1999 organisierte sich Tokyo Dawn dann um. Einerseits wechselte man das Format von Mp3 auf das Open Source Komprimierungsverfahren ogg-vorbis, andererseits wurde man rigider und veröffentlichte nicht mehr alles, sondern unterwarf die Musik einer spezifischen Labelpolitik. Und - die Musik wurde nicht mehr als Open Source, sondern als Freeware freigegeben. Man durfte sie sich also weiterhin umsonst runterladen, aber nicht mehr mit ihr machen, was man wollte. Möglicherweise wird demnächst auch ein Micropayment-System eingeführt, das jedoch auf freiwilligem Zahlen basieren wird.
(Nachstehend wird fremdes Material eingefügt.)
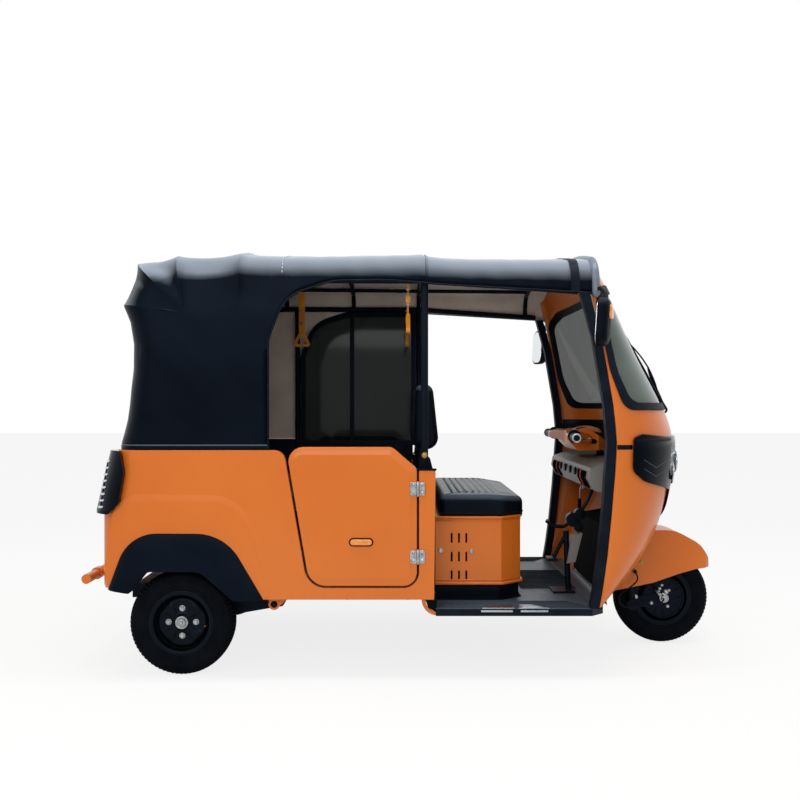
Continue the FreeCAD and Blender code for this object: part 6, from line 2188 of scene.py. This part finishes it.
    def wiper(self) -> None:
        """Makes the wiper's rubber blade, its bow and its arm."""
        blade, arm = Solid(), Solid()
        top, foot = at(934, -64, 1342), at(1099, -64, 1047)
        blade.tube([top.lerp(foot, k / 12) for k in range(13)], 5.5 * MM, 8, False, 0.6)
        bow = [top.lerp(foot, share) + at(ahead, 0, up) for share, ahead, up in self.bow]
        arm.tube(curved(bow, 16), 3.5 * MM, 8)
        arm.tube(curved([bow[2], at(1046, -58, 1165), at(1098, -40, 1062), at(1108, -20, 1030)], 12),
                 5 * MM, 8)
        fit(blade.object("wiper_blade"), "body", Look.RUBBER)
        fit(arm.object("wiper_arm"), "body", Look.BLACK_STEEL)

    def pedal(self) -> None:
        """Makes the pedal's linkage, its pale cover and the rubber pad."""
        dark, pale, y = Solid(), Solid(), self.pedal_y
        dark.tube(curved([at(664, y, 560), at(630, y, 538), at(590, y, 540), at(566, y, 556)], 14),
                  8 * MM, 10)
        dark.tube([at(566, y - 30, 558), at(562, y, 559), at(566, y + 30, 558)], 9 * MM, 10, False, 0.6)
        for spot, radius in (((668, y, 566), 30), ((696, y - 6, 590), 24), ((690, y, 536), 20)):
            dark.turned([(0.01, -22), (radius, -20), (radius, 18), (radius * 0.7, 22), (0.01, 22)], at(*spot),
                        Vector((0, 1, 0)), 18)
        dark.tube(curved([at(700, y, 600), at(728, y, 640), at(752, y + 10, 690)], 10), 7 * MM, 8)
        fit(dark.object("pedal_linkage"), "body", Look.BLACK_STEEL)
        pale.slab([at(660, y - 22, 500), at(706, y - 22, 512), at(676, y - 22, 392), at(640, y - 22, 386)],
                  Vector((0, 44 * MM, 0)), 6 * MM)
        fit(pale.object("pedal_cover"), "body", Look.DASH)

    def straps(self) -> None:
        """Makes the buckles and rivets of the hand straps."""
        dark, metal = Solid(), Solid()
        for x, y in self.strap_places:
            for z in self.strap_rivets:
                metal.turned([(0.01, -8), (5, -8), (6, -6), (6, 6), (5, 8), (0.01, 8)], at(x, y, z),
                             Vector((1, 0, 0)), 14)
            dark.slab([at(x - 9, y - 15, 1446), at(x - 9, y + 15, 1446), at(x - 9, y + 15, 1470),
                       at(x - 9, y - 15, 1470)], Vector((18 * MM, 0, 0)), 2 * MM)
        fit(metal.object("strap_rivets"), "body", Look.ZINC)
        fit(dark.object("strap_buckles"), "body", Look.STRAP)

    def build(self) -> None:
        """Makes every fitting of the cab."""
        self.mirrors()
        self.headset()
        self.dash()
        self.linings()
        self.floor()
        self.toe_board()
        self.wiper()
        self.pedal()
        self.straps()


@dataclass
class Underside:
    """Springs and bolts of the chassis, and the engine cover's louvres."""

    spring_x: float = -850.5
    spring_y: float = 400.0
    spring_foot: float = 322.0
    spring_tall: float = 180.0
    spring_radius: float = 36.0
    spring_wire: float = 5.0
    spring_turns: int = 6
    sill_bolts: tuple[float, ...] = (-480.0, -250.0, -20.0, 60.0)
    arm_bolts: tuple[float, float] = (200.0, 260.0)
    louvres: int = 7
    louvre_foot: float = 456.0
    louvre_pitch: float = 26.0

    def spring(self, side: int) -> list[Vector]:
        """Winds one coil spring's wire.

        Args:
            side: -1 for the right and 1 for the left.

        Returns:
            The points of its middle line.
        """
        steps = 28 * self.spring_turns
        line = []
        for k in range(steps + 1):
            a = 2 * math.pi * self.spring_turns * k / steps
            line.append(at(self.spring_x + self.spring_radius * math.cos(a),
                           side * self.spring_y + self.spring_radius * math.sin(a),
                           self.spring_foot + self.spring_tall * k / steps))
        return line

    def build(self) -> None:
        """Makes the coil springs, the fasteners and the cover's louvres."""
        springs, bolts, louvres = Solid(), Solid(), Solid()
        for side in (-1, 1):
            springs.tube(self.spring(side), self.spring_wire * MM, 8)
            for x in self.sill_bolts:
                bolts.bolt(at(x, side * 596, 304.5), Vector((0, 0, -1)), 7)
            for y in self.arm_bolts:
                bolts.bolt(at(-1208, side * y, 404), Vector((-1, 0, 0)), 7)
        cover = Carrier("engine_cover")
        for k in range(self.louvres):
            z = self.louvre_foot + self.louvre_pitch * k
            line = []
            for j in range(13):
                spot, face = cover.hit(at(-1600, -210 + 35 * j, z), Vector((1, 0, 0)))
                line.append(spot + face * 1.5 * MM)
            louvres.tube(line, 6 * MM, 10, False, 0.7)
        fit(springs.object("coil_springs"), "body", Look.BLACK_STEEL)
        fit(bolts.object("sill_bolts"), "body", Look.ZINC)
        fit(louvres.object("cover_louvres"), "rear_lid", Look.ENAMEL)


@dataclass
class FrameFinishes:
    """Finishes of the frame's own nodes that stay in sight."""

    looks: dict[Look, tuple[str, ...]] = field(default_factory=lambda: {
        Look.ENAMEL: ("rear_quarters", "rear_panel", "engine_cover", "door_right", "door_left",
                      "front_shell", "seat_box", "front_fender", "rear_bumper", "headset_cover",
                      "passenger_seat_base"),
        Look.FLARE: ("wheel_flares",),
        Look.BLACK_STEEL: ("chassis_rails", "crossmembers", "rear_suspension", "roof_frame",
                           "cabin_pillars", "partition_rails", "side_window_frame", "steering_column",
                           "front_link", "handlebar", "brake_pedal", "wiper"),
        Look.RIM: ("front_rim", "rear_right_rim", "rear_left_rim"),
        Look.TRAY: ("floor_tray", "passenger_floor"),
        Look.HOOD: ("canopy_roof", "canopy_sides", "canopy_back"),
        Look.LEATHERCLOTH: ("driver_seat", "passenger_seat"),
        Look.TYRE: ("front_tyre", "rear_right_tyre", "rear_left_tyre"),
        Look.RUBBER: ("windscreen_seal", "opening_trims", "brake_hose"),
        Look.GLOSS_BLACK: ("headlamp_surround",),
        Look.SATIN_BLACK: ("mirror_housings", "seat_plinth"),
        # The wheel housing gets matt near black: painted shade inside it
        Look.SHADOW: ("wheel_housing",),
        Look.SMOKED: ("tail_lamps",),
        Look.LENS: ("headlamp_lenses",),
        Look.GLASS: ("windscreen_glass",),
        Look.TINTED: ("window_panes",),
        Look.MIRROR: ("mirror_glasses",),
        Look.DASH: ("dashboard",),
        Look.STRAP: ("hand_straps",),
        Look.ZINC: ("door_hinges",),
        Look.STEEL: ("drive_shafts",),
        Look.CAST: ("engine",),
    })

    def build(self) -> None:
        """Gives each node its finish."""
        for look, names in self.looks.items():
            for name in names:
                node = frame["nodes"][name]
                node.data.materials.clear()
                node.data.materials.append(Paintbox.get(look))


def main() -> None:
    """Builds every sub-assembly in order and reports each piece."""
    logging.basicConfig(level=logging.INFO)
    builders = [Studio(), BrakeHose(), FrameFinishes(), Hood(),
                Wheel("front", "front_wheel", FRONT_AXLE, 0, 1),
                Wheel("rear_right", "rear_wheel_right", REAR_AXLE, -510, -1),
                Wheel("rear_left", "rear_wheel_left", REAR_AXLE, 510, 1),
                FrontHub(), Seats(), SeatBox(), SidePanels(), Lamps(), Cab(), Underside()]
    for builder in builders:
        before = set(bpy.data.objects.keys())
        builder.build()
        for name in sorted(set(bpy.data.objects.keys()) - before):
            log.info("%s: %s", type(builder).__name__, name)
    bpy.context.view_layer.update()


if __name__ == "__main__":
    main()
Looza sprach ein grundsätzliches Problem bei der Übertragung der GPL-Lizenzen auf Musik an: Software ist ein Format, das immer verbessert werden kann und weiter entwickelt wird. Bei Musikstücken dagegen gibt es einen Moment, in dem der Song fertig ist. Janko Roettgers stellte die Frage, wie relevant solche Lizenzen wie die von Open Music überhaupt seien, wenn sich keiner daran hält? Auch Sascha Kösch räumte ein, dass die Umsetzung derzeit nicht wirklich praktizierbar ist. Es folgte eine sehr lebendige, teilweise auch witzige und unterhaltsame Diskussion, an der sich das Publikum rege beteiligte - wenn es denn durfte. Anders als auf vielen anderen Panels musste man sich nicht durch Emailchecken oder sonstiges Surfen mit Hilfe des von den Veranstaltern zur Verfügung gestellten Funk-LANs ablenken, das zwar dankbar angenommen wurde, aber einen auch dazu einlud, während der Kongressveranstaltung sich mit vollkommen anderen Dingen abzulenken. Alles in allem kann man zum Open Music Panel zumindest sagen: Die Jungs haben sich gut geschlagen.